BEGIN Information shown

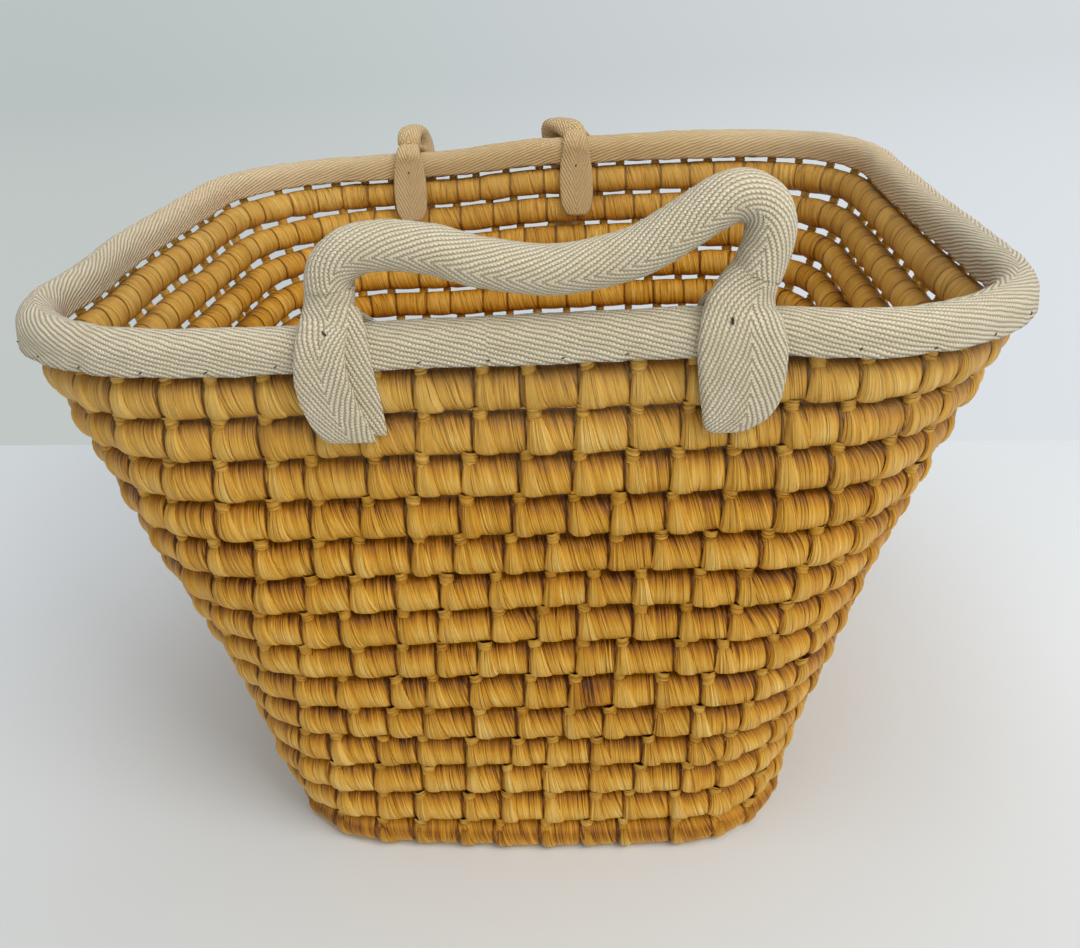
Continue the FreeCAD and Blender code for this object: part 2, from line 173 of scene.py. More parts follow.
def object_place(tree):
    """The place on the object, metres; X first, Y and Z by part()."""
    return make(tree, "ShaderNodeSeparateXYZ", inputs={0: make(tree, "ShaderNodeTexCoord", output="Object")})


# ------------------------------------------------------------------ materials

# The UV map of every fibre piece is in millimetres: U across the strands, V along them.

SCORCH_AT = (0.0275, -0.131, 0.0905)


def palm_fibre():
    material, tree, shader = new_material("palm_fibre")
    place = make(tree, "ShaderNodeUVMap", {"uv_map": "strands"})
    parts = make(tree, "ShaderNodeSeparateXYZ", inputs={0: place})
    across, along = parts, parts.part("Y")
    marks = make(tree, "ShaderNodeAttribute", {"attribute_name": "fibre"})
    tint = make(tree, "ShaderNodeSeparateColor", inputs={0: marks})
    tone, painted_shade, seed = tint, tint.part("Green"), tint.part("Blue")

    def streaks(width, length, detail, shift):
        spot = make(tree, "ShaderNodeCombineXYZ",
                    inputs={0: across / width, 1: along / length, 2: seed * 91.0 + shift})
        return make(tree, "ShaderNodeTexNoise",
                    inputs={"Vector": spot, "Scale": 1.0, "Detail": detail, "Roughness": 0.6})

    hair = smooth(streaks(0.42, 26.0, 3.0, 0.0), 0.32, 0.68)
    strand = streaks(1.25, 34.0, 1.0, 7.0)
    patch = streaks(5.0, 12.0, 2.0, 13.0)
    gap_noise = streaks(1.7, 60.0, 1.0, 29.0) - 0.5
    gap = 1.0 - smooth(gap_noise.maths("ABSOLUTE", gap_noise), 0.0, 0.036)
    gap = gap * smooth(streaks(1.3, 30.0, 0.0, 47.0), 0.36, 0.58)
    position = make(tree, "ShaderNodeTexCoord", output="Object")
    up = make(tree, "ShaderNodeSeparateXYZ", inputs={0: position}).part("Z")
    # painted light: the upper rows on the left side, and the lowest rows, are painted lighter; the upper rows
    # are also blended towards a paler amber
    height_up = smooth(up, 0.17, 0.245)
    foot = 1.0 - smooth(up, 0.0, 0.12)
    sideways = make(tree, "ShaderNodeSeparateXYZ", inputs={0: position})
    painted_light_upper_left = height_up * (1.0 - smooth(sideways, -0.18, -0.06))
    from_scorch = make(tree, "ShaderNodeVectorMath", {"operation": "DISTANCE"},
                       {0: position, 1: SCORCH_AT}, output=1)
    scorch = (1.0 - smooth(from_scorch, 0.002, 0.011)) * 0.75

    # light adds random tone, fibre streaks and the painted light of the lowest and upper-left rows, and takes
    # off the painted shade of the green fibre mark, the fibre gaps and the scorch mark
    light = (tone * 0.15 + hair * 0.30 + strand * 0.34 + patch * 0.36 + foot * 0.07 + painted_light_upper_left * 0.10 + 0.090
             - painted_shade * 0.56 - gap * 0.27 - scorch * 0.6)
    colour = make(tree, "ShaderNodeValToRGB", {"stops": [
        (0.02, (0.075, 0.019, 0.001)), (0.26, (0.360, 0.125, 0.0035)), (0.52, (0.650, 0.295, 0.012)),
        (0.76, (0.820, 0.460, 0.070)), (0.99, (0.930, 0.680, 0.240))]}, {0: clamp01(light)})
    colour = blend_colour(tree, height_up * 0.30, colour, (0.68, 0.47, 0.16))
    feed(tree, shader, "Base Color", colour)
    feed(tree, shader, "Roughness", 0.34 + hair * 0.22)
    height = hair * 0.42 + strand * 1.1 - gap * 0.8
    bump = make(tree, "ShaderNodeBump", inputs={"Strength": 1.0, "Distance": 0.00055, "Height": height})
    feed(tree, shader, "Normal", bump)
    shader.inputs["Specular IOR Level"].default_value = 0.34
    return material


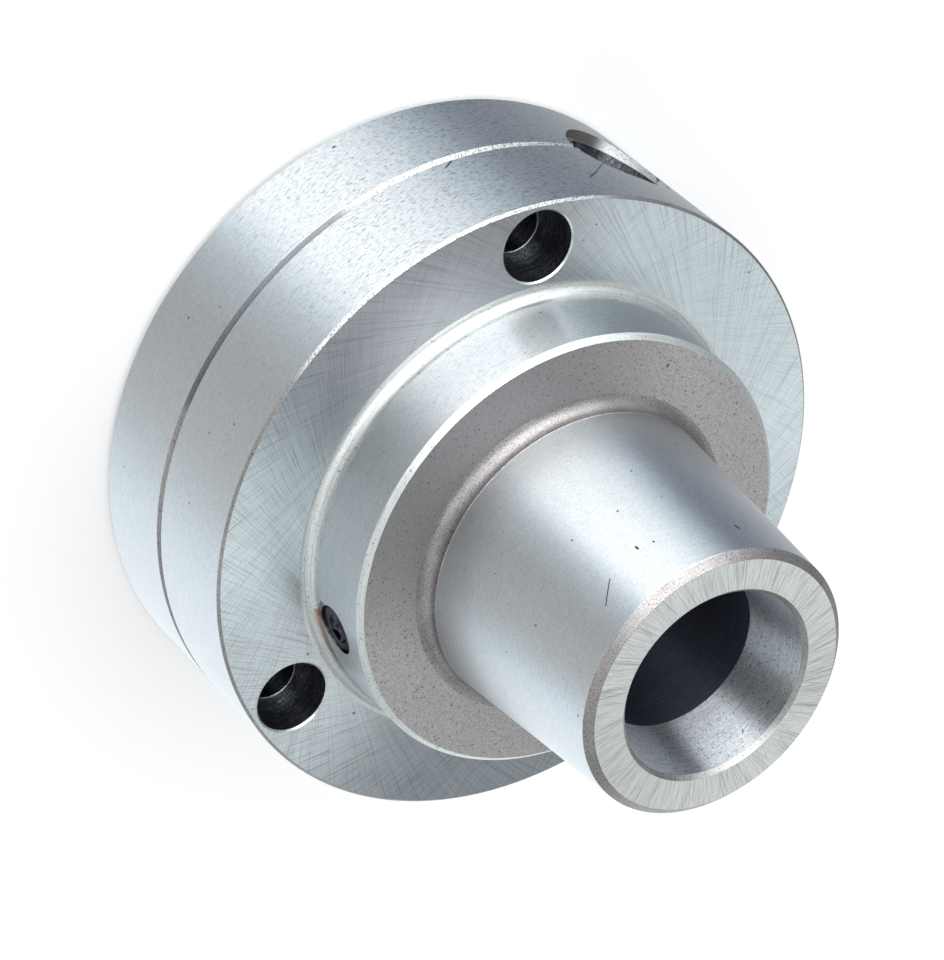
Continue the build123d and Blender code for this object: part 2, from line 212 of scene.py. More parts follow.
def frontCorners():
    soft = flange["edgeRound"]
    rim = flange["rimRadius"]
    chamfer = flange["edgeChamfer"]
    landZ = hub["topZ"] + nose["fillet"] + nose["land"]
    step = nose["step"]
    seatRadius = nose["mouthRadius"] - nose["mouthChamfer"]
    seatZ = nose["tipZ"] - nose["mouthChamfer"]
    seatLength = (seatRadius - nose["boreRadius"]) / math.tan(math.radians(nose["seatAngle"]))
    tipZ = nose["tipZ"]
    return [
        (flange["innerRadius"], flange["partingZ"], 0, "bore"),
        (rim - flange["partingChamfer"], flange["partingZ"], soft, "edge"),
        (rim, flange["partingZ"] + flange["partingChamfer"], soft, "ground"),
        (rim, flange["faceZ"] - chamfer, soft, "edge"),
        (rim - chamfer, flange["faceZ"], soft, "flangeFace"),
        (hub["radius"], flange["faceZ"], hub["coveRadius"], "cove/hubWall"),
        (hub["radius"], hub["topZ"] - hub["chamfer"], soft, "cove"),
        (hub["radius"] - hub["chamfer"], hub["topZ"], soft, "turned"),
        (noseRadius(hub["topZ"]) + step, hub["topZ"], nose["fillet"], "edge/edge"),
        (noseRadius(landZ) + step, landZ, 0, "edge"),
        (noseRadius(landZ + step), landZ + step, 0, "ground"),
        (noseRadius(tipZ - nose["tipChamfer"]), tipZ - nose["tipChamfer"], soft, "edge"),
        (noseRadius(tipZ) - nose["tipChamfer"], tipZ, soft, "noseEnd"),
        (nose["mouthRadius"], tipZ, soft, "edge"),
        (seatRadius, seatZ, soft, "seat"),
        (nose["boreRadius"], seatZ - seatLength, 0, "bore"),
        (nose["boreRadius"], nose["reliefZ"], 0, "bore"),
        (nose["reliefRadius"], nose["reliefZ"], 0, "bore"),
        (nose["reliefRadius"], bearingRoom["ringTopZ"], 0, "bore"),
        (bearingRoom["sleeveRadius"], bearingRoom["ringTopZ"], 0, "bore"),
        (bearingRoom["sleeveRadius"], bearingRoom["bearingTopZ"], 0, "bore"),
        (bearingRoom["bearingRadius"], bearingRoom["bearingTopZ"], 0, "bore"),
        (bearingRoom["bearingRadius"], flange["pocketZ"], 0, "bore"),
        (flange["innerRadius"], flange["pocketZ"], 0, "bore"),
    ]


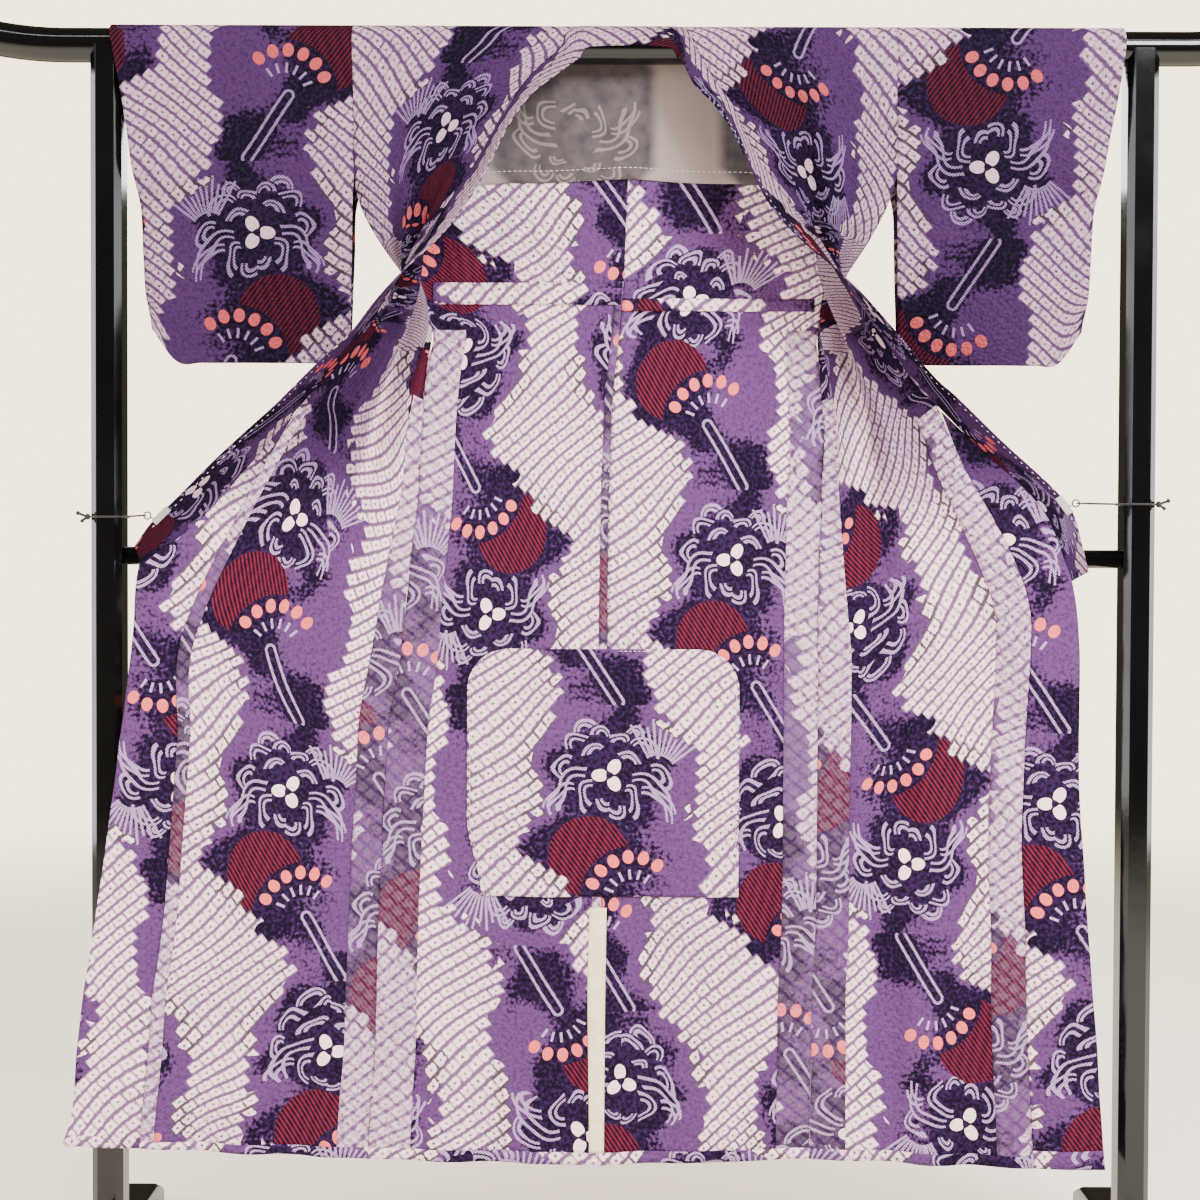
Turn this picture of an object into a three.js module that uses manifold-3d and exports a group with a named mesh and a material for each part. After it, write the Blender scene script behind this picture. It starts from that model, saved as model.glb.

END Information shown

The exercise:
Write out the records above again, keeping each one identical to the original.

Response to this task:
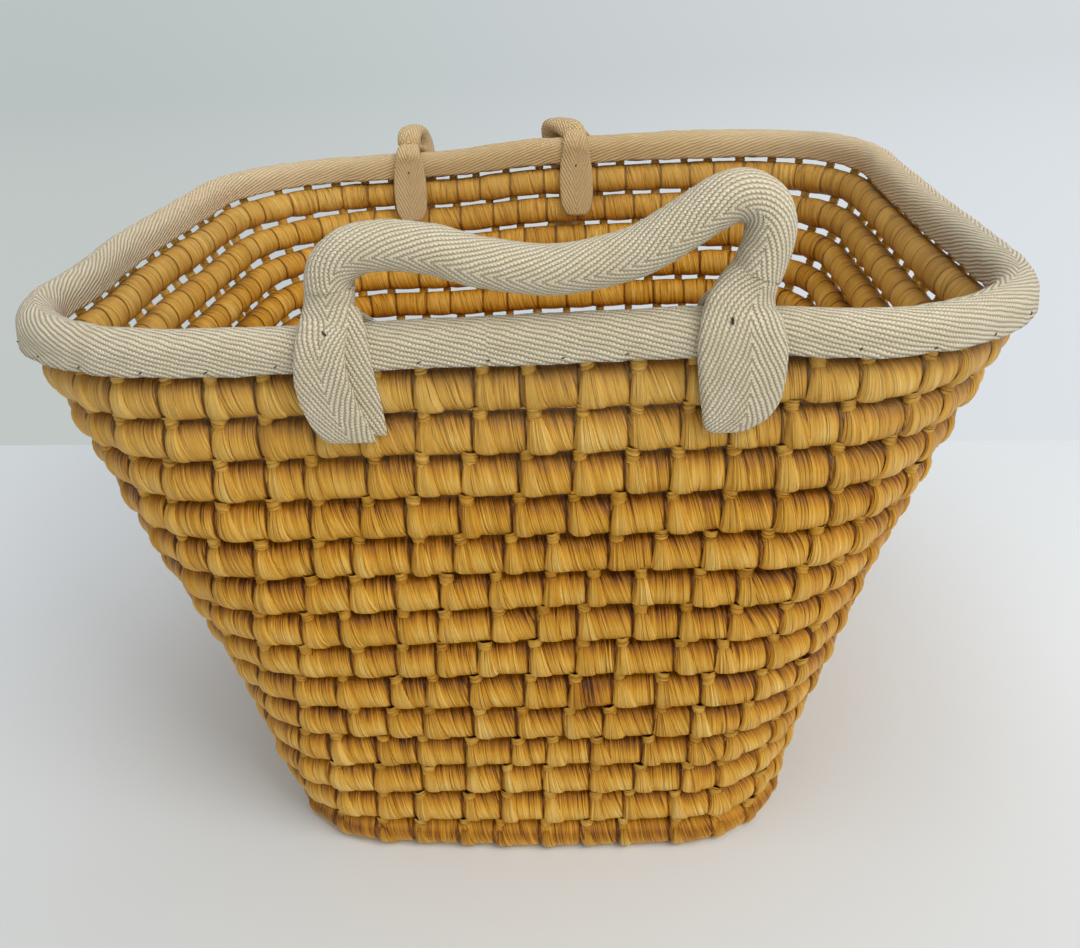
Continue the FreeCAD and Blender code for this object: part 2, from line 173 of scene.py. More parts follow.
def object_place(tree):
    """The place on the object, metres; X first, Y and Z by part()."""
    return make(tree, "ShaderNodeSeparateXYZ", inputs={0: make(tree, "ShaderNodeTexCoord", output="Object")})


# ------------------------------------------------------------------ materials

# The UV map of every fibre piece is in millimetres: U across the strands, V along them.

SCORCH_AT = (0.0275, -0.131, 0.0905)


def palm_fibre():
    material, tree, shader = new_material("palm_fibre")
    place = make(tree, "ShaderNodeUVMap", {"uv_map": "strands"})
    parts = make(tree, "ShaderNodeSeparateXYZ", inputs={0: place})
    across, along = parts, parts.part("Y")
    marks = make(tree, "ShaderNodeAttribute", {"attribute_name": "fibre"})
    tint = make(tree, "ShaderNodeSeparateColor", inputs={0: marks})
    tone, painted_shade, seed = tint, tint.part("Green"), tint.part("Blue")

    def streaks(width, length, detail, shift):
        spot = make(tree, "ShaderNodeCombineXYZ",
                    inputs={0: across / width, 1: along / length, 2: seed * 91.0 + shift})
        return make(tree, "ShaderNodeTexNoise",
                    inputs={"Vector": spot, "Scale": 1.0, "Detail": detail, "Roughness": 0.6})

    hair = smooth(streaks(0.42, 26.0, 3.0, 0.0), 0.32, 0.68)
    strand = streaks(1.25, 34.0, 1.0, 7.0)
    patch = streaks(5.0, 12.0, 2.0, 13.0)
    gap_noise = streaks(1.7, 60.0, 1.0, 29.0) - 0.5
    gap = 1.0 - smooth(gap_noise.maths("ABSOLUTE", gap_noise), 0.0, 0.036)
    gap = gap * smooth(streaks(1.3, 30.0, 0.0, 47.0), 0.36, 0.58)
    position = make(tree, "ShaderNodeTexCoord", output="Object")
    up = make(tree, "ShaderNodeSeparateXYZ", inputs={0: position}).part("Z")
    # painted light: the upper rows on the left side, and the lowest rows, are painted lighter; the upper rows
    # are also blended towards a paler amber
    height_up = smooth(up, 0.17, 0.245)
    foot = 1.0 - smooth(up, 0.0, 0.12)
    sideways = make(tree, "ShaderNodeSeparateXYZ", inputs={0: position})
    painted_light_upper_left = height_up * (1.0 - smooth(sideways, -0.18, -0.06))
    from_scorch = make(tree, "ShaderNodeVectorMath", {"operation": "DISTANCE"},
                       {0: position, 1: SCORCH_AT}, output=1)
    scorch = (1.0 - smooth(from_scorch, 0.002, 0.011)) * 0.75

    # light adds random tone, fibre streaks and the painted light of the lowest and upper-left rows, and takes
    # off the painted shade of the green fibre mark, the fibre gaps and the scorch mark
    light = (tone * 0.15 + hair * 0.30 + strand * 0.34 + patch * 0.36 + foot * 0.07 + painted_light_upper_left * 0.10 + 0.090
             - painted_shade * 0.56 - gap * 0.27 - scorch * 0.6)
    colour = make(tree, "ShaderNodeValToRGB", {"stops": [
        (0.02, (0.075, 0.019, 0.001)), (0.26, (0.360, 0.125, 0.0035)), (0.52, (0.650, 0.295, 0.012)),
        (0.76, (0.820, 0.460, 0.070)), (0.99, (0.930, 0.680, 0.240))]}, {0: clamp01(light)})
    colour = blend_colour(tree, height_up * 0.30, colour, (0.68, 0.47, 0.16))
    feed(tree, shader, "Base Color", colour)
    feed(tree, shader, "Roughness", 0.34 + hair * 0.22)
    height = hair * 0.42 + strand * 1.1 - gap * 0.8
    bump = make(tree, "ShaderNodeBump", inputs={"Strength": 1.0, "Distance": 0.00055, "Height": height})
    feed(tree, shader, "Normal", bump)
    shader.inputs["Specular IOR Level"].default_value = 0.34
    return material


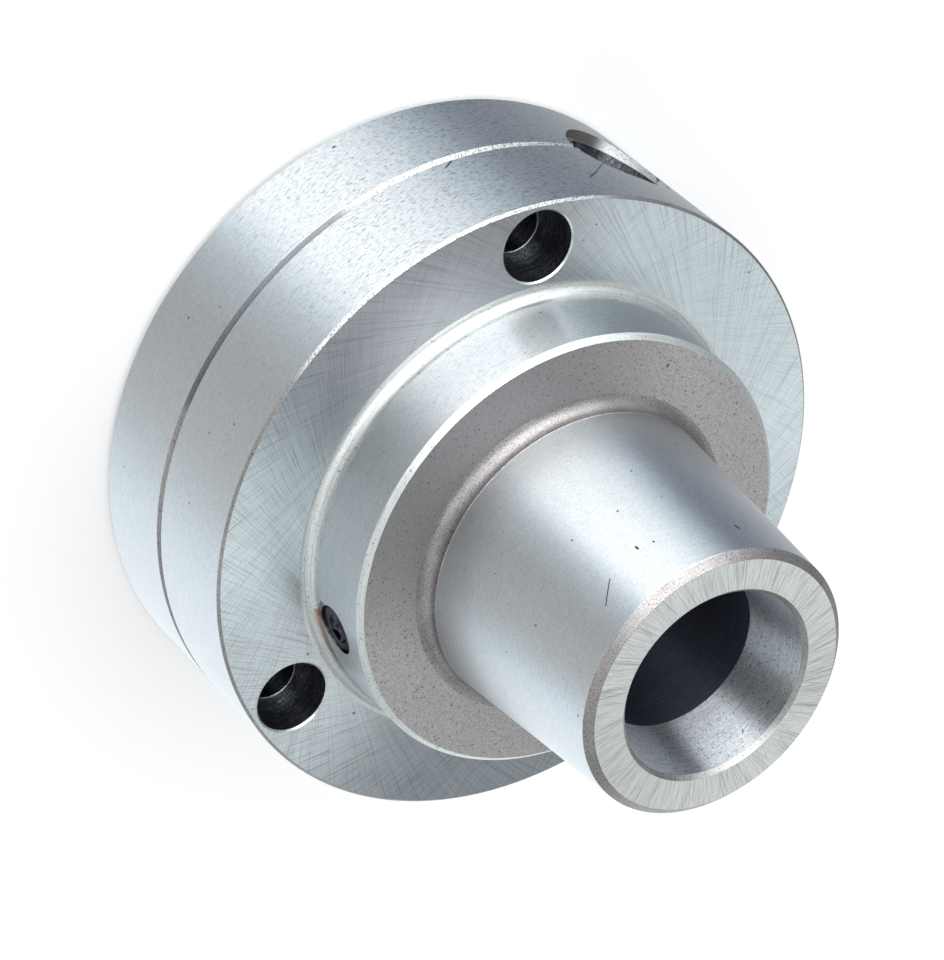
Continue the build123d and Blender code for this object: part 2, from line 212 of scene.py. More parts follow.
def frontCorners():
    soft = flange["edgeRound"]
    rim = flange["rimRadius"]
    chamfer = flange["edgeChamfer"]
    landZ = hub["topZ"] + nose["fillet"] + nose["land"]
    step = nose["step"]
    seatRadius = nose["mouthRadius"] - nose["mouthChamfer"]
    seatZ = nose["tipZ"] - nose["mouthChamfer"]
    seatLength = (seatRadius - nose["boreRadius"]) / math.tan(math.radians(nose["seatAngle"]))
    tipZ = nose["tipZ"]
    return [
        (flange["innerRadius"], flange["partingZ"], 0, "bore"),
        (rim - flange["partingChamfer"], flange["partingZ"], soft, "edge"),
        (rim, flange["partingZ"] + flange["partingChamfer"], soft, "ground"),
        (rim, flange["faceZ"] - chamfer, soft, "edge"),
        (rim - chamfer, flange["faceZ"], soft, "flangeFace"),
        (hub["radius"], flange["faceZ"], hub["coveRadius"], "cove/hubWall"),
        (hub["radius"], hub["topZ"] - hub["chamfer"], soft, "cove"),
        (hub["radius"] - hub["chamfer"], hub["topZ"], soft, "turned"),
        (noseRadius(hub["topZ"]) + step, hub["topZ"], nose["fillet"], "edge/edge"),
        (noseRadius(landZ) + step, landZ, 0, "edge"),
        (noseRadius(landZ + step), landZ + step, 0, "ground"),
        (noseRadius(tipZ - nose["tipChamfer"]), tipZ - nose["tipChamfer"], soft, "edge"),
        (noseRadius(tipZ) - nose["tipChamfer"], tipZ, soft, "noseEnd"),
        (nose["mouthRadius"], tipZ, soft, "edge"),
        (seatRadius, seatZ, soft, "seat"),
        (nose["boreRadius"], seatZ - seatLength, 0, "bore"),
        (nose["boreRadius"], nose["reliefZ"], 0, "bore"),
        (nose["reliefRadius"], nose["reliefZ"], 0, "bore"),
        (nose["reliefRadius"], bearingRoom["ringTopZ"], 0, "bore"),
        (bearingRoom["sleeveRadius"], bearingRoom["ringTopZ"], 0, "bore"),
        (bearingRoom["sleeveRadius"], bearingRoom["bearingTopZ"], 0, "bore"),
        (bearingRoom["bearingRadius"], bearingRoom["bearingTopZ"], 0, "bore"),
        (bearingRoom["bearingRadius"], flange["pocketZ"], 0, "bore"),
        (flange["innerRadius"], flange["pocketZ"], 0, "bore"),
    ]


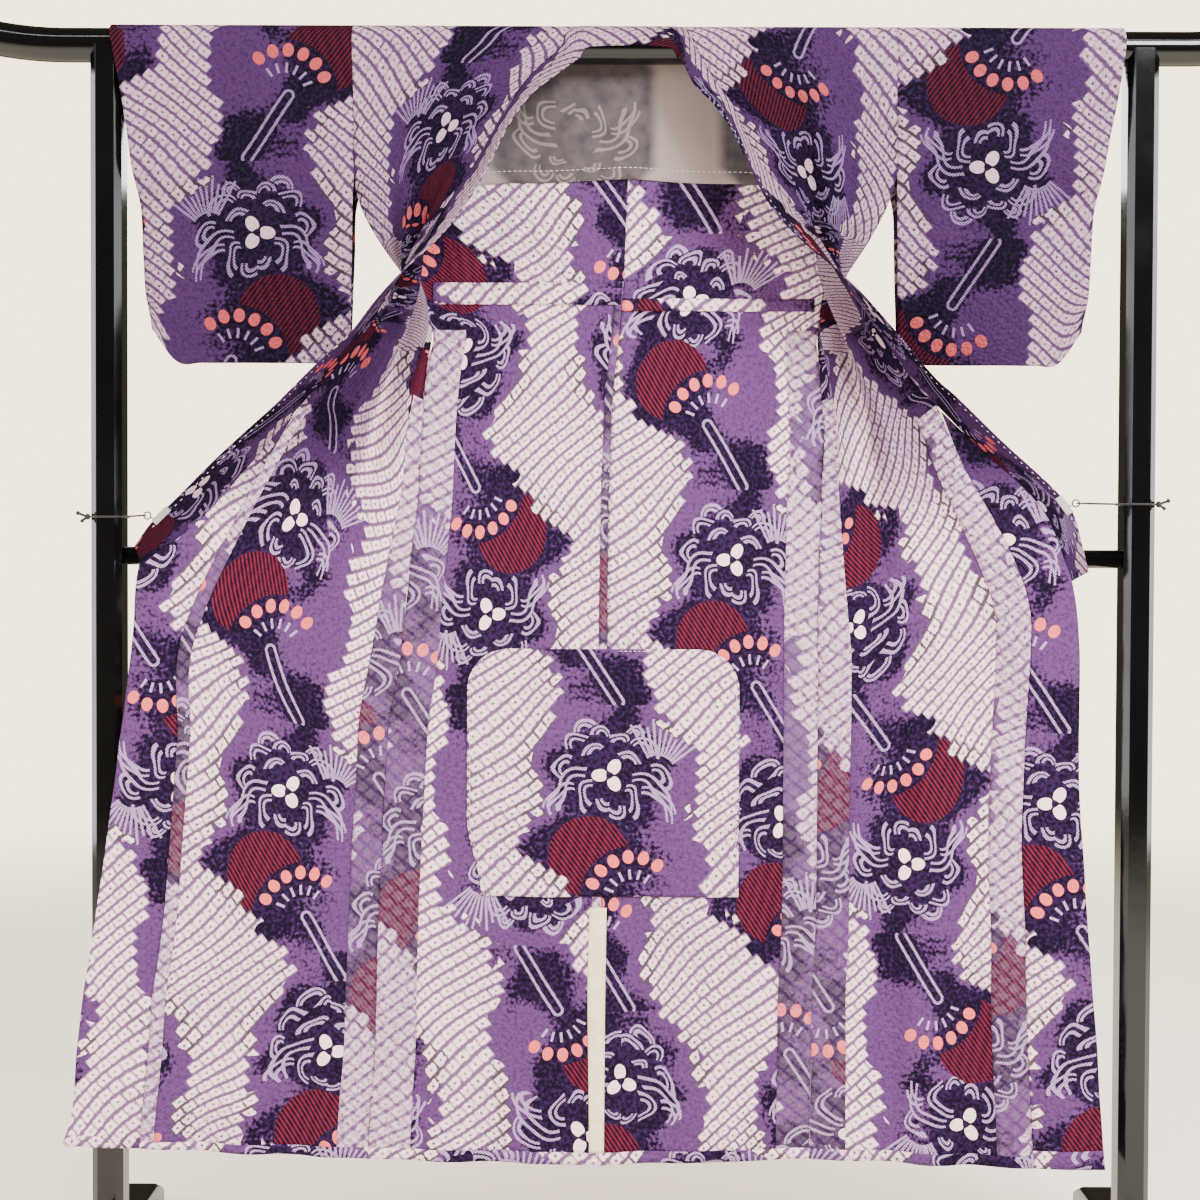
Turn this picture of an object into a three.js module that uses manifold-3d and exports a group with a named mesh and a material for each part. After it, write the Blender scene script behind this picture. It starts from that model, saved as model.glb.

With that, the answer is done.